Copy out every line of the data exactly.

——

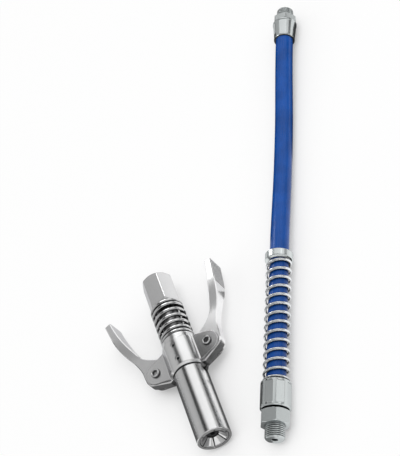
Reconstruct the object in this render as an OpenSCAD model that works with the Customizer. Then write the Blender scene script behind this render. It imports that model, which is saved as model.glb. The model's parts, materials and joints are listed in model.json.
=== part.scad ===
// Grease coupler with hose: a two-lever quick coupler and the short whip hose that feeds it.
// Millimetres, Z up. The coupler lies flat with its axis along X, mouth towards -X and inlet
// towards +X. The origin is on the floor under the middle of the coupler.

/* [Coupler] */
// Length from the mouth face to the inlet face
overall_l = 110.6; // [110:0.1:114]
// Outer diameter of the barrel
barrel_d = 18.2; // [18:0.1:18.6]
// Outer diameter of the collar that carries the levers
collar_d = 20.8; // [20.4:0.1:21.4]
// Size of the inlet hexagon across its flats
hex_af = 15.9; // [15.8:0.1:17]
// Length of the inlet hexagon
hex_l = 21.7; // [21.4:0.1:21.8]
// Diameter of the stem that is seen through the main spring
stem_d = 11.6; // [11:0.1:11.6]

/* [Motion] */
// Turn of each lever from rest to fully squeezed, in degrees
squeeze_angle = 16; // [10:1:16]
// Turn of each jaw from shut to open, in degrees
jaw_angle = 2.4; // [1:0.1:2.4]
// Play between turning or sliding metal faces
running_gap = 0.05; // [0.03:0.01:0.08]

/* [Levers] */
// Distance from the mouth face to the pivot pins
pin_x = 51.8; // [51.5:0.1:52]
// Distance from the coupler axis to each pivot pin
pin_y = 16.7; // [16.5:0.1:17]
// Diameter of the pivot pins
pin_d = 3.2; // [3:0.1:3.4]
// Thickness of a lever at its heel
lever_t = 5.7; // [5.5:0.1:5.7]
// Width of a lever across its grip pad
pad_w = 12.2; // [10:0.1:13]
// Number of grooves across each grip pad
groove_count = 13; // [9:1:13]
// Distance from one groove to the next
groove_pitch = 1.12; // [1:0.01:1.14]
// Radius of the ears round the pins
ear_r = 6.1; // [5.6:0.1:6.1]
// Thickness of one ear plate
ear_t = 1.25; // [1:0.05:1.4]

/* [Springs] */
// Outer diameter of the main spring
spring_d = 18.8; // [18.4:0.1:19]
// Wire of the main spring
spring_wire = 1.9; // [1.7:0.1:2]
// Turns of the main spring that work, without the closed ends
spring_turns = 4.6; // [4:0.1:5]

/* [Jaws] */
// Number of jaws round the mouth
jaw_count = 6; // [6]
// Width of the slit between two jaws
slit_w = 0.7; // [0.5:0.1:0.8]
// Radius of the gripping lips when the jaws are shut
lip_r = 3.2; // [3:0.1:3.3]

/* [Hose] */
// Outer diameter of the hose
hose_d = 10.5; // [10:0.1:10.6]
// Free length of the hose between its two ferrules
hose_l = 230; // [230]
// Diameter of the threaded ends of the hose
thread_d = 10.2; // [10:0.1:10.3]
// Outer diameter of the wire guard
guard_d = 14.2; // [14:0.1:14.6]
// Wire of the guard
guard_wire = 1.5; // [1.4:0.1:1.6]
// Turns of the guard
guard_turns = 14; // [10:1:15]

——

> **OUTPUT FOR THIS EXERCISE**:
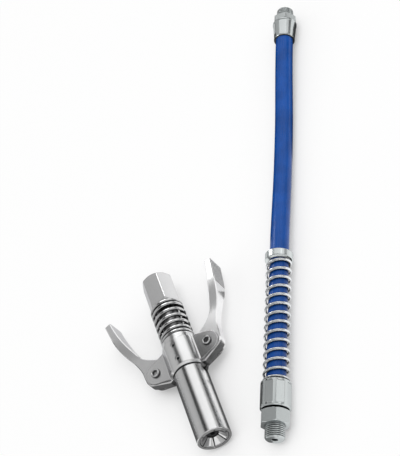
Reconstruct the object in this render as an OpenSCAD model that works with the Customizer. Then write the Blender scene script behind this render. It imports that model, which is saved as model.glb. The model's parts, materials and joints are listed in model.json.
=== part.scad ===
// Grease coupler with hose: a two-lever quick coupler and the short whip hose that feeds it.
// Millimetres, Z up. The coupler lies flat with its axis along X, mouth towards -X and inlet
// towards +X. The origin is on the floor under the middle of the coupler.

/* [Coupler] */
// Length from the mouth face to the inlet face
overall_l = 110.6; // [110:0.1:114]
// Outer diameter of the barrel
barrel_d = 18.2; // [18:0.1:18.6]
// Outer diameter of the collar that carries the levers
collar_d = 20.8; // [20.4:0.1:21.4]
// Size of the inlet hexagon across its flats
hex_af = 15.9; // [15.8:0.1:17]
// Length of the inlet hexagon
hex_l = 21.7; // [21.4:0.1:21.8]
// Diameter of the stem that is seen through the main spring
stem_d = 11.6; // [11:0.1:11.6]

/* [Motion] */
// Turn of each lever from rest to fully squeezed, in degrees
squeeze_angle = 16; // [10:1:16]
// Turn of each jaw from shut to open, in degrees
jaw_angle = 2.4; // [1:0.1:2.4]
// Play between turning or sliding metal faces
running_gap = 0.05; // [0.03:0.01:0.08]

/* [Levers] */
// Distance from the mouth face to the pivot pins
pin_x = 51.8; // [51.5:0.1:52]
// Distance from the coupler axis to each pivot pin
pin_y = 16.7; // [16.5:0.1:17]
// Diameter of the pivot pins
pin_d = 3.2; // [3:0.1:3.4]
// Thickness of a lever at its heel
lever_t = 5.7; // [5.5:0.1:5.7]
// Width of a lever across its grip pad
pad_w = 12.2; // [10:0.1:13]
// Number of grooves across each grip pad
groove_count = 13; // [9:1:13]
// Distance from one groove to the next
groove_pitch = 1.12; // [1:0.01:1.14]
// Radius of the ears round the pins
ear_r = 6.1; // [5.6:0.1:6.1]
// Thickness of one ear plate
ear_t = 1.25; // [1:0.05:1.4]

/* [Springs] */
// Outer diameter of the main spring
spring_d = 18.8; // [18.4:0.1:19]
// Wire of the main spring
spring_wire = 1.9; // [1.7:0.1:2]
// Turns of the main spring that work, without the closed ends
spring_turns = 4.6; // [4:0.1:5]

/* [Jaws] */
// Number of jaws round the mouth
jaw_count = 6; // [6]
// Width of the slit between two jaws
slit_w = 0.7; // [0.5:0.1:0.8]
// Radius of the gripping lips when the jaws are shut
lip_r = 3.2; // [3:0.1:3.3]

/* [Hose] */
// Outer diameter of the hose
hose_d = 10.5; // [10:0.1:10.6]
// Free length of the hose between its two ferrules
hose_l = 230; // [230]
// Diameter of the threaded ends of the hose
thread_d = 10.2; // [10:0.1:10.3]
// Outer diameter of the wire guard
guard_d = 14.2; // [14:0.1:14.6]
// Wire of the guard
guard_wire = 1.5; // [1.4:0.1:1.6]
// Turns of the guard
guard_turns = 14; // [10:1:15]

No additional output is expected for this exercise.